Hello,
I want to apply a function (my_func) to the DataFrameRow object, so I can access all the column-names from within the function, independently of the col_names declared in the transform.
I can’t find the way of accessing the Row object from within the transform function.
An example will clarify:
df = DataFrame(A=String[], B=String[])
push!(df, ["red","apple"])
push!(df, ["foo","bar"])
function unify_names(x::DataFrameRow)
@unpack A,B = x
return joinpath(A,B)
end
unify_names(df[1,:])
unify_names(df[2,:])
## I would like something like this...
transform(df, :All=> unify_names => :C)
##============================
## But I have to write this
function unify_names(A::String, B::String)
return joinpath(A,B)
end
transform(df, [:A,:B] => ByRow((x,y)->unify_names(x,y)) => :C)
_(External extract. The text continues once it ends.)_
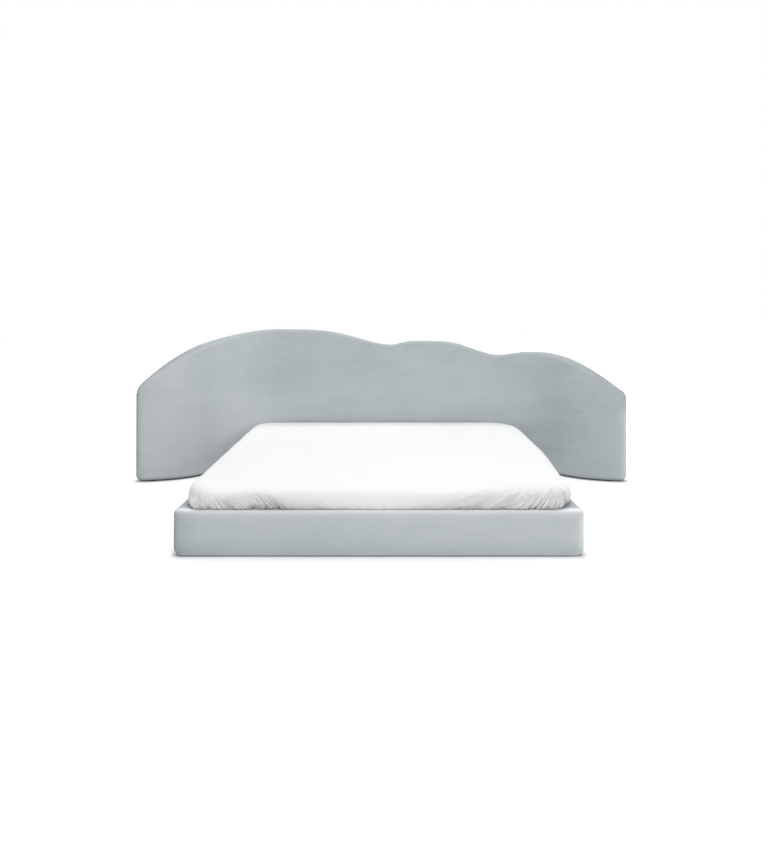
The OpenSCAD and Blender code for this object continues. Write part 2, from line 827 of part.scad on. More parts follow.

With the second syntax, I have to define the function for each column that I want to add/remove.
Imagine I want to load the columns conditionally, as in:
function unify_names(x::DataFrameRow)
@unpack A = x
if A=="red"
return joinpath(A,"banana")
else
@unpack B = x
return joinpath(A,"banana")
end
end
The function defined on DataFrameRow is soooo much flexible! Is it possible to use it? How?
Thanks!